AMS hat in den 25 Jahren ihres Bestehens vieles bewegt. Ich möchte aber drei Errungenschaften besonders hervorheben: 

  • AMS als Impulsgeber 
    AMS vereinigt alle wesentlichen und interessierten Akteure in der Land- und Ernährungswirtschaft und verbindet sie mit ihrer Vision. Diese besteht darin, Millionen von Menschen in der Schweiz für die Einzigartigkeit von landwirtschaftlichen Erzeugnissen zu begeistern. Die Anerkennung für unsere einheimischen Produkte und die damit zusammenhängende Wertanmutung wirken sich positiv auf das Einkommen unserer Bauern aus.  
  • Eine starke Marke Suisse Garantie
    Aus eigener beruflicher Erfahrung und als Konsument weiss ich, wie wichtig starke Marken sind, um Bekanntheit und Vertrauen zu schaffen. Allerdings gelingt es nur wenigen Marken, im Markt wirklich Bedeutung zu erlangen. AMS ist es gelungen, eine Qualitätsmarke zu schaffen, die sich im Markt durchgesetzt hat und von den Konsumentinnen und Konsumenten erkannt und genutzt wird. Suisse Garantie hat eine hohe Glaubwürdigkeit bei den Produzenten, den Verarbeitern und im Handel. Zudem sagen gemäss Demoskop 72% der Befragten, dass sie beim Einkauf auf Suisse Garantie achten. Das ist bemerkenswert. 
  • Präsenz bei Messen im In- und Ausland 
    Eine weitere Errungenschaft ist die Präsenz von AMS an Messen und Ausstellungen im In- und Ausland. Mit dieser Präsenz ist die Schweizer Land- und Ernährungswirtschaft nahe bei den Konsumentinnen und Konsumenten. Das Messeteam der AMS realisiert professionelle Stände an den grössten Publikumsmessen in der Schweiz, aber auch an internationalen Messen, zum Beispiel in Berlin, an der grössten Agrarmesse im internationalen Kontext. Ich war vor 2 Jahren in Berlin. Die Schweizer Landwirtschaft war dort mit einem wunderbaren Pavillon vertreten. Das war ein professionelles Schaufenster, nicht nur für die Schweizer Land- und Ernährungswirtschaft, sondern für die ganze Schweiz. 

In welche Richtung könnte sich / sollte sich AMS entwickeln?

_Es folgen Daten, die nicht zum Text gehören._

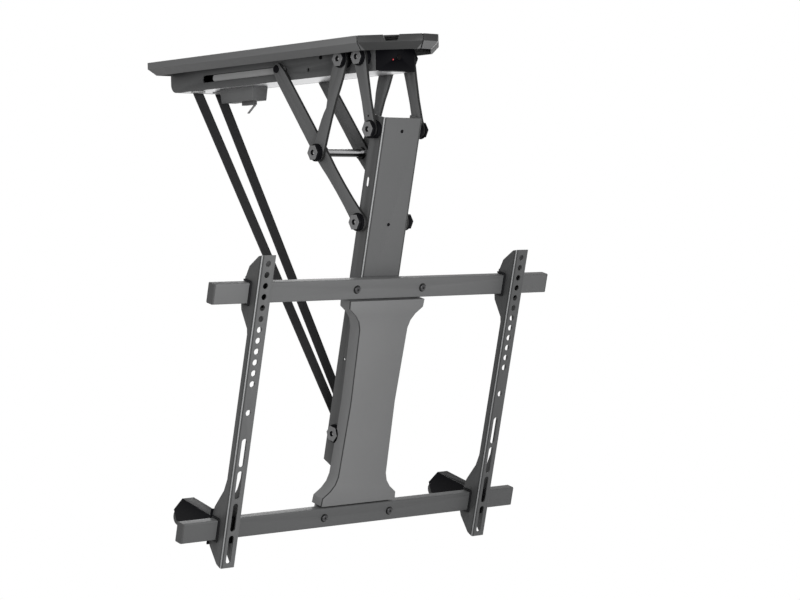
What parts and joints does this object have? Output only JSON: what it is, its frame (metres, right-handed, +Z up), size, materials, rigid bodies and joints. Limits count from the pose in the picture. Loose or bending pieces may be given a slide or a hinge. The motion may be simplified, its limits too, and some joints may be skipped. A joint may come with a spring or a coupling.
{
  "type": "motorized tv ceiling mount",
  "caption": "Motorised flip-down ceiling mount for a television: ceiling tray with drive, folding arms, lifting straps, column, rails and screen arms.",
  "frame": {"origin": "centre of the ceiling bolt pattern, on the face that meets the ceiling", "axes": "+X along the rails, +Y towards the back of the mount, +Z up"},
  "size_m": [0.65, 0.6, 0.7662],
  "materials": {
    "steel_dark": "satin powder coat, dark grey",
    "steel_grey": "satin powder coat, grey",
    "zinc": "bright zinc plate",
    "bolt": "dark satin plate",
    "black_steel": "black oxide",
    "chrome": "polished",
    "black_gloss": "gloss",
    "black_plastic": "matt",
    "grey_plastic": "matt",
    "red_lens": "clear red",
    "dark_lens": "dark clear",
    "rubber": "matt",
    "strap": "woven webbing",
    "board": "circuit board"
  },
  "bodies": {
    "ceiling_unit": {"ceiling_tray": "steel_dark", "channel": "steel_dark", "bottom_cover": "zinc", "front_cap": "black_gloss", "rear_cap": "black_plastic", "lamp_lens": "red_lens", "receiver_lens": "dark_lens", "guide_bars": "steel_grey", "side_rivets": "bolt", "control_board": "board", "motor": "black_steel", "gearbox": "zinc", "spool_bearings": "black_plastic", "switch_box": "steel_dark", "limit_switch": "black_plastic", "switch_wire": "black_plastic", "strap_guides": "grey_plastic", "strap_leads": "strap", "ceiling_pivot_bolts": "bolt", "ceiling_pivot_rings": "black_steel", "ceiling_pivot_nuts": "zinc"},
    "crank": {"cranks": "steel_dark"},
    "main_arm": {"main_arms": "steel_dark", "elbow_bolts": "bolt", "elbow_rings": "black_steel", "cross_rod": "chrome", "slide_pins": "black_steel"},
    "column": {"column": "steel_dark", "knee_bolts": "bolt", "column_rings": "black_steel", "knee_nuts": "zinc", "face_screws": "black_steel", "strap_axle": "zinc", "strap_loops": "black_plastic", "axle_bolts": "bolt", "adapter_plate": "steel_dark", "adapter_bolts": "zinc", "upper_rail": "steel_dark", "lower_rail": "steel_dark", "rail_caps": "black_plastic", "rail_screws": "bolt", "rail_nuts": "zinc"},
    "strut": {"struts": "steel_dark", "shoulder_bolts": "bolt", "shoulder_rings": "black_steel"},
    "straps": {"straps": "strap"},
    "spool": {"spool_shaft": "zinc", "spool_drums": "zinc", "strap_coils": "strap"},
    "lever": {"switch_lever": "zinc"},
    "screen_arm_left": {"screen_arm_left": "steel_dark", "arm_saddles_left": "black_plastic", "arm_clamps_left": "black_steel", "bumper_left": "rubber", "clamp_screws_left": "bolt"},
    "screen_arm_right": {"screen_arm_right": "steel_dark", "arm_saddles_right": "black_plastic", "arm_clamps_right": "black_steel", "bumper_right": "rubber", "clamp_screws_right": "bolt"}
  },
  "joints": [
    {"name": "crank_swing", "type": "hinge", "parent": "ceiling_unit", "child": "crank", "pos_m": [0, -0.189, -0.027], "axis": [1, 0, 0], "range_deg": [0, 51.33]},
    {"name": "arm_swing", "type": "hinge", "parent": "crank", "child": "main_arm", "pos_m": [0, -0.129, -0.163], "axis": [1, 0, 0], "range_deg": [-91.97, 0]},
    {"name": "column_fold", "type": "hinge", "parent": "main_arm", "child": "column", "pos_m": [0, -0.216, -0.2695], "axis": [1, 0, 0], "range_deg": [0, 116.15]},
    {"name": "strut_swing", "type": "hinge", "parent": "ceiling_unit", "child": "strut", "pos_m": [0, -0.232, -0.027], "axis": [1, 0, 0], "range_deg": [-43, 0]},
    {"name": "strap_swing", "type": "hinge", "parent": "ceiling_unit", "child": "straps", "pos_m": [0, 0.2057, -0.0515], "axis": [1, 0, 0], "range_deg": [-12.29, 0], "deforming": ["straps"]},
    {"name": "spool_turn", "type": "hinge", "parent": "ceiling_unit", "child": "spool", "pos_m": [0, 0.2177, -0.031], "axis": [1, 0, 0], "range_deg": [-2500, 0]},
    {"name": "lever_press", "type": "hinge", "parent": "ceiling_unit", "child": "lever", "pos_m": [0, 0.086, -0.0779], "axis": [1, 0, 0], "range_deg": [0, 18], "stiffness_Nm_per_rad": 0.01, "springref_deg": -5.73},
    {"name": "left_arm_slide", "type": "slide", "parent": "column", "child": "screen_arm_left", "axis": [1, 0, 0], "range_m": [-0.055, 0.145]},
    {"name": "right_arm_slide", "type": "slide", "parent": "column", "child": "screen_arm_right", "axis": [1, 0, 0], "range_m": [-0.145, 0.055]}
  ],
  "couplings": [
    {"joint": "crank_swing", "follows": "column_fold", "ratio": 0.4419},
    {"joint": "arm_swing", "follows": "column_fold", "ratio": -0.79186},
    {"joint": "strut_swing", "follows": "column_fold", "ratio": -0.37022},
    {"joint": "strap_swing", "follows": "column_fold", "ratio": -0.10581},
    {"joint": "spool_turn", "follows": "column_fold", "ratio": -21.524}
  ]
}
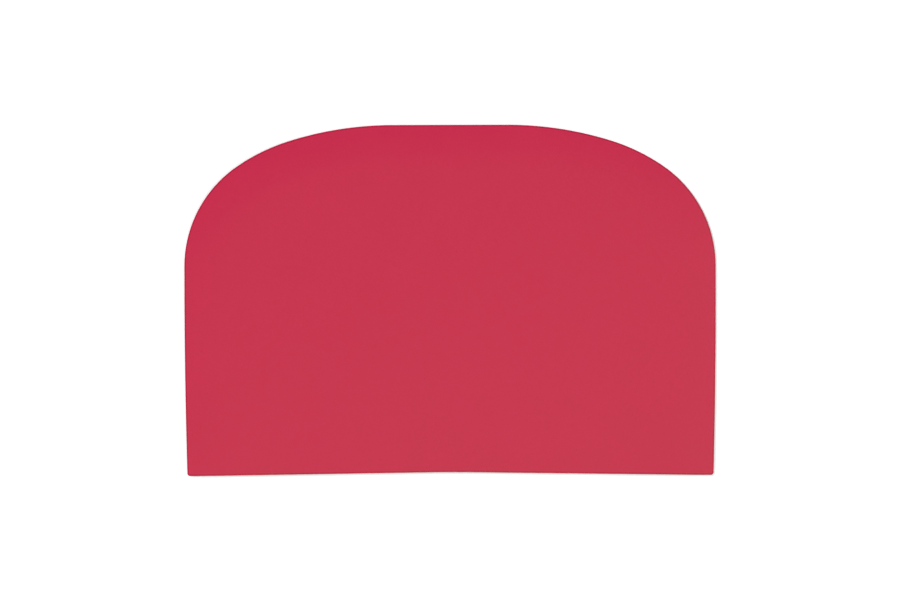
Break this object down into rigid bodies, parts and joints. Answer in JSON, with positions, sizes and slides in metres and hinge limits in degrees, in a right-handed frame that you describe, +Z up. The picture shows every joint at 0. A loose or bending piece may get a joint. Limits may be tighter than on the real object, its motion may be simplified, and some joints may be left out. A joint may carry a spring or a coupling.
{
  "type": "bowl scraper",
  "caption": "Flat D-shaped plastic bowl scraper, one straight edge for the bench and one thinner curved edge for bowls.",
  "frame": {"origin": "on the flat back, at the centre of the plan, so the plate lies on Z = 0", "axes": "+X along the straight edge, to the right in the picture; +Y towards the curved edge; +Z up through the thickness, out of the face with the roll-off"},
  "size_m": [0.14, 0.0924, 0.0015],
  "materials": {
    "red_polypropylene": "crimson all through, moulded with a fine spark-eroded matt grain on both faces"
  },
  "bodies": {
    "root": {"scraper_blade": "red_polypropylene"}
  },
  "joints": []
}
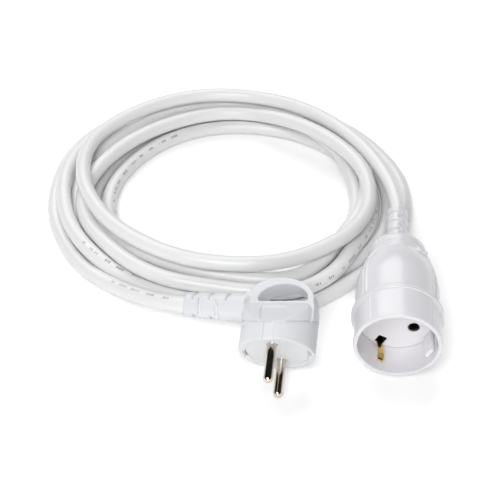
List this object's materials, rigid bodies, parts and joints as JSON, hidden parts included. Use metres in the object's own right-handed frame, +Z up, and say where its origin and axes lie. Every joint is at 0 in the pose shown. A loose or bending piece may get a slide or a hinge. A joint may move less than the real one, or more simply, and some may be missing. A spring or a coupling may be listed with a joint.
{
  "type": "extension_cord",
  "caption": "White earthed extension cord: angled plug with finger ring, coiled round cord and bell-shaped inline coupling.",
  "frame": {"origin": "bottom centre of the box round the plug and the coupling, on the surface they lie on", "axes": "+Z up, the coupling's mouth and the plug's pins towards -Y"},
  "size_m": [0.2293, 0.2555, 0.046],
  "materials": {
    "cord_pvc": "gloss",
    "plug_pvc": "satin",
    "coupling_plastic": "gloss",
    "nickel": "polished",
    "brass": "satin",
    "brown_core": "satin",
    "blue_core": "satin",
    "earth_core": "satin"
  },
  "bodies": {
    "root": {"cord_sheath": "cord_pvc", "plug_body": "plug_pvc", "plug_bridge": "plug_pvc", "plug_pin_live": "nickel", "plug_pin_neutral": "nickel", "plug_earth_strap": "brass", "plug_crimps": "nickel", "plug_core_live": "brown_core", "plug_core_neutral": "blue_core", "plug_core_earth": "earth_core", "coupling_shell": "coupling_plastic", "coupling_insert": "coupling_plastic", "coupling_collar": "coupling_plastic", "coupling_boot": "coupling_plastic", "coupling_contact_live": "nickel", "coupling_contact_neutral": "nickel", "coupling_earth_strap": "brass", "coupling_crimps": "nickel", "coupling_core_live": "brown_core", "coupling_core_neutral": "blue_core", "coupling_core_earth": "earth_core"}
  },
  "joints": []
}
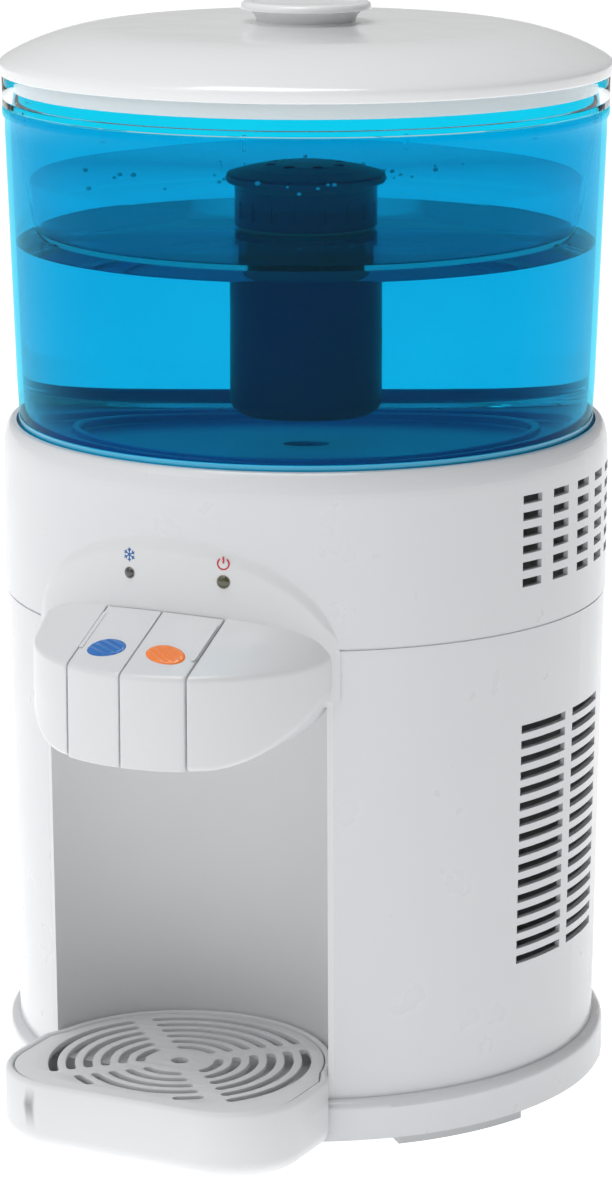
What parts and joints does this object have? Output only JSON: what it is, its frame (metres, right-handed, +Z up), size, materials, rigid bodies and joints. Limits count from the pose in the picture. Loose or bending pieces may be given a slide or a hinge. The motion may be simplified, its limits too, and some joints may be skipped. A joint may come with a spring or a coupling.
{
  "type": "countertop water dispenser",
  "caption": "Round benchtop water dispenser: tinted lift-off tank with a filter vessel and lid, twin press levers over a curved niche, slatted drip tray, vented casing.",
  "frame": {"origin": "centre of the footprint's bounding box, on the surface the dispenser stands on", "axes": "+Z up, -Y the front with the levers and the drip tray, +X to the right as seen from the front"},
  "size_m": [0.286, 0.331, 0.504],
  "materials": {
    "shell_white": "gloss moulded",
    "console_white": "gloss moulded",
    "lid_white": "high gloss moulded",
    "tray_white": "satin moulded",
    "foot_rubber": "soft pale rubber",
    "seal_rubber": "silicone",
    "badge_blue": "gloss moulded",
    "badge_orange": "gloss moulded",
    "lamp_clear": "clear moulded lens",
    "lamp_olive": "tinted moulded lens",
    "tank_blue": "clear tinted moulded",
    "vessel_clear": "clear moulded",
    "filter_blue": "satin moulded",
    "inner_white": "moulded",
    "plunger_grey": "moulded",
    "steel": "bright",
    "aluminium": "extruded",
    "bracket": "galvanised",
    "foam": "rigid foam",
    "ceramic": "ceramic faced",
    "black_plastic": "moulded",
    "switch_red": "gloss moulded",
    "board_green": "circuit board",
    "hose_clear": "silicone tube"
  },
  "bodies": {
    "casing": {"plinth": "shell_white", "rubber_feet": "foot_rubber", "lower_casing": "shell_white", "niche_liner": "shell_white", "upper_casing": "shell_white", "tank_deck": "inner_white", "deck_seal": "seal_rubber", "console": "console_white", "lever_pin": "steel", "cold_tap": "inner_white", "ambient_tap": "inner_white", "cold_spring": "steel", "ambient_spring": "steel", "cold_lamp": "lamp_clear", "power_lamp": "lamp_olive", "lamp_board": "board_green", "cold_tank": "steel", "cold_tank_jacket": "foam", "cold_block": "aluminium", "cooling_module": "ceramic", "heat_sink": "aluminium", "fan_frame": "black_plastic", "cooling_stand": "bracket", "rear_panel": "shell_white", "power_inlet": "black_plastic", "switch_body": "black_plastic", "power_board": "board_green", "ambient_hose": "hose_clear", "cold_feed_hose": "hose_clear", "cold_outlet_hose": "hose_clear", "panel_screws": "steel", "plinth_screws": "steel"},
    "cold_lever": {"cold_lever": "console_white", "cold_badge": "badge_blue"},
    "ambient_lever": {"ambient_lever": "console_white", "ambient_badge": "badge_orange"},
    "cold_plunger": {"cold_plunger": "plunger_grey"},
    "ambient_plunger": {"ambient_plunger": "plunger_grey"},
    "drip_tray": {"drip_tray": "tray_white"},
    "drip_grille": {"drip_grille": "tray_white"},
    "water_tank": {"water_tank": "tank_blue"},
    "tank_valve": {"tank_valve": "inner_white", "tank_valve_seal": "seal_rubber"},
    "upper_vessel": {"upper_vessel": "vessel_clear", "filter_cap": "filter_blue", "filter_body": "filter_blue", "filter_nut": "filter_blue", "filter_seal": "seal_rubber"},
    "lid": {"lid": "lid_white", "lid_knob": "lid_white"},
    "fan_rotor": {"fan_rotor": "black_plastic"},
    "rocker_switch": {"rocker_switch": "switch_red"}
  },
  "joints": [
    {"name": "tank_lift", "type": "slide", "parent": "casing", "child": "water_tank", "axis": [0, 0, 1], "range_m": [0, 0.05]},
    {"name": "valve_lift", "type": "slide", "parent": "water_tank", "child": "tank_valve", "axis": [0, 0, 1], "range_m": [0, 0.003]},
    {"name": "vessel_lift", "type": "slide", "parent": "water_tank", "child": "upper_vessel", "axis": [0, 0, 1], "range_m": [0, 0.15]},
    {"name": "lid_lift", "type": "slide", "parent": "upper_vessel", "child": "lid", "axis": [0, 0, 1], "range_m": [0, 0.06]},
    {"name": "cold_lever_press", "type": "hinge", "parent": "casing", "child": "cold_lever", "pos_m": [0, -0.1245, 0.2375], "axis": [1, 0, 0], "range_deg": [0, 10], "stiffness_Nm_per_rad": 0.8, "springref_deg": -4.58},
    {"name": "ambient_lever_press", "type": "hinge", "parent": "casing", "child": "ambient_lever", "pos_m": [0, -0.1245, 0.2375], "axis": [1, 0, 0], "range_deg": [0, 10], "stiffness_Nm_per_rad": 0.8, "springref_deg": -4.58},
    {"name": "cold_plunger_slide", "type": "slide", "parent": "casing", "child": "cold_plunger", "axis": [0, 0, -1], "range_m": [0, 0.0019], "deforming": ["cold_spring"]},
    {"name": "ambient_plunger_slide", "type": "slide", "parent": "casing", "child": "ambient_plunger", "axis": [0, 0, -1], "range_m": [0, 0.0019], "deforming": ["ambient_spring"]},
    {"name": "tray_pull", "type": "slide", "parent": "casing", "child": "drip_tray", "axis": [0, -1, 0], "range_m": [0, 0.09]},
    {"name": "grille_lift", "type": "slide", "parent": "drip_tray", "child": "drip_grille", "axis": [0, 0, 1], "range_m": [0, 0.03]},
    {"name": "fan_spin", "type": "hinge", "parent": "casing", "child": "fan_rotor", "pos_m": [0, 0.1305, 0.176], "axis": [0, 1, 0], "continuous": true},
    {"name": "switch_rock", "type": "hinge", "parent": "casing", "child": "rocker_switch", "pos_m": [0.02, 0.1521, 0.104], "axis": [1, 0, 0], "range_deg": [-8, 8]}
  ],
  "couplings": [
    {"joint": "cold_plunger_slide", "follows": "cold_lever_press", "m_per_rad": 0.01},
    {"joint": "ambient_plunger_slide", "follows": "ambient_lever_press", "m_per_rad": 0.01}
  ]
}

Die Produkte der Schweizer Land- und Ernährungswirtschaft stehen im Wettbewerb mit ausländischen Lebensmitteln. Im Ausland werden grosse Anstrengungen unternommen, die Produktion nachhaltiger zu machen und die Qualität zu steigern. Die Schweiz bleibt hier nicht stehen. Die Branchen arbeiten zurzeit an der Weiterentwicklung der Produktionsstandards. Die Milch ist mit dem grünen Teppich vorangegangen. AMS kann diese Entwicklung unterstützen und fördern, indem sie diese Mehrwerte als Differenzierungsmerkmale bekannt macht und kommuniziert – im Rahmen der inneren Werte des Suisse Garantie-Auftritts zum Beispiel, vielleicht sogar auf den Produkten. AMS kann aber auch bei der Weiterentwicklung der Mehrwerte und der Produktionsstandards in den einzelnen Branchen eine wichtige Rolle spielen.